2. Two-Factor Authentication (2FA)
With a multi-signature wallet, a transaction must be approved by multiple signers before it can proceed. This acts as a form of two-factor authentication (2FA), making it more difficult for malicious actors to gain unauthorised access to the wallet.
If an unauthorised person or entity gains access to one of the associated keys, the user can easily revoke their access. Keeping the private keys in multiple locations or with different individuals further strengthens the wallet’s preservation.
3. Key Person Risk Elimination
Multisig wallets are structured to eliminate traditional “key person” risk. The term “key person” risk refers to a situation where a company’s success depends on a single individual. This is a common issue in the world of cryptocurrency, especially when one individual has control over a wallet’s seed phrase.
Multisig wallets require multiple participants to complete a transaction, eliminating the risk of a single point of failure and critical person risk. With the implementation of two of three multisig, critical transactions can still proceed even if one key party is not present during the transaction.
4. High Security
Having a multi-sig wallet can provide an added layer of security and peace of mind, which is crucial in light of the heightened security risks in the world of cryptos and the irreversible nature of blockchain transactions.

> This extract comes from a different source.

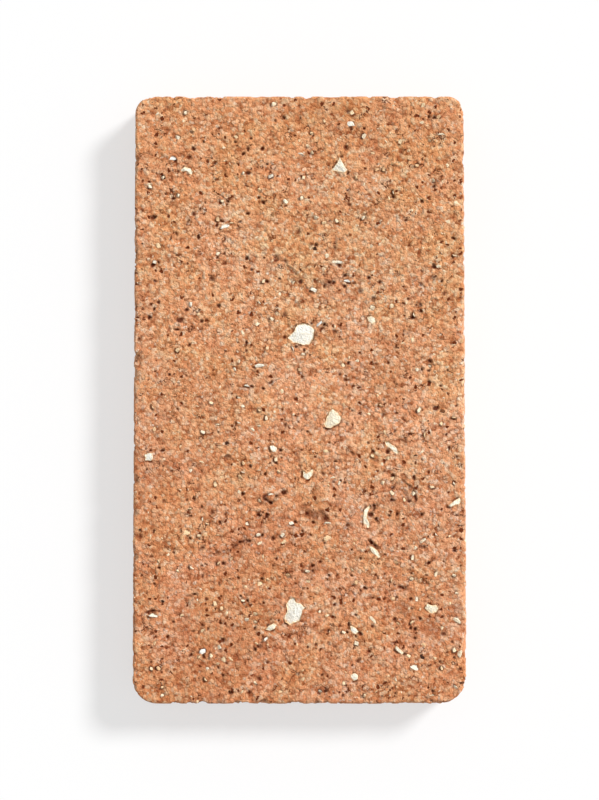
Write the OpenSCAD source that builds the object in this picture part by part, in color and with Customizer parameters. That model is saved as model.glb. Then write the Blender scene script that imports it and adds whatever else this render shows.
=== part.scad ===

With a multisig wallet, users can feel confident that the likelihood of a hacker obtaining all necessary private keys is minimal.
Moreover, a backup option is available with a multi-sig wallet. If not all signatures are required to validate transactions during the setup, users can recover their wallets quickly if one or more private keys are missing. Additionally, new signatures can be added to enhance safety and distribute ownership further.
Conclusion
Multisig Wallet is a versatile place to store crypto instruments, offering enhanced security with additional signatures when making a transaction. In addition to benefits such as 2FA and escrowed transactions, it also removes critical personal risk, which makes it one of the best forms of crypto asset storage on the market overall.